I guess the guard wanted to leave evidence that he wasn’t sleeping on duty. I had seen many bodies lying next to the fences on my way to work detail, but I had never before seen a person electrocuted. It was hard to fall back asleep. Finally, I got up and closed the window.
The smell of Mario’s burnt flesh was just too much.
In the morning, an Austrian named Pressburger became my bedmate. He was a man of forty, relatively old for the camp. I knew at first glance that he wasn’t going to leave the HKB alive. His breathing was labored, and there was a wet gurgling coming from the depths of his lungs. I had to feed him like a baby because he couldn’t hold a spoon in his trembling hands. I wondered if Janec was bunking me with the most critical cases because he knew I would nurse them. Or was it just his way of scaring my ass out of the HKB?
The second night after Mario’s death I was awakened by the sound of gunfire and guards shouting. The barbed wire glowed red with the reflection of huge flames. One of the Blocks was on fire. I anxiously called to the Häftlinge outside my window, asking if they knew what Block was burning. They shook their heads, no. I flopped down beside Pressburger. With my shithouse luck it’s probably my Block that’s burning, I thought, and my only possession is melting into oblivion. The fire burned through the night because the camp’s poorly equipped fire squad could protect only the adjoining Blocks.

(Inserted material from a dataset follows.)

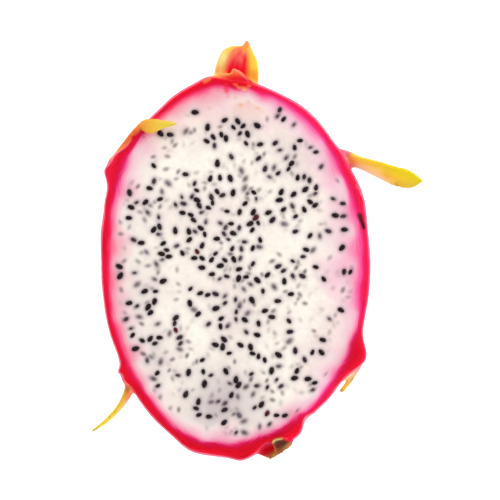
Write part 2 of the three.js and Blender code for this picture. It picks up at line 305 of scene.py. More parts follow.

The next day I got the confirmation. Sixty Blocks in the camp, and it was mine that was charred. Fate is so perverted. How many times had I laid in my bunk with a growling stomach, dreaming about the loaf of bread and cauldron of soup I would buy with my ring? How many mornings, standing in the freezing rain, had I schemed how I would buy myself the position of Vorarbeiter in a Kommando working inside the factory? How many ruses had I concocted? How many risks had I taken during searches? And there was that beating I took after I recovered my ring. It had all been for nothing. My only insurance against becoming a Muselmann was gone.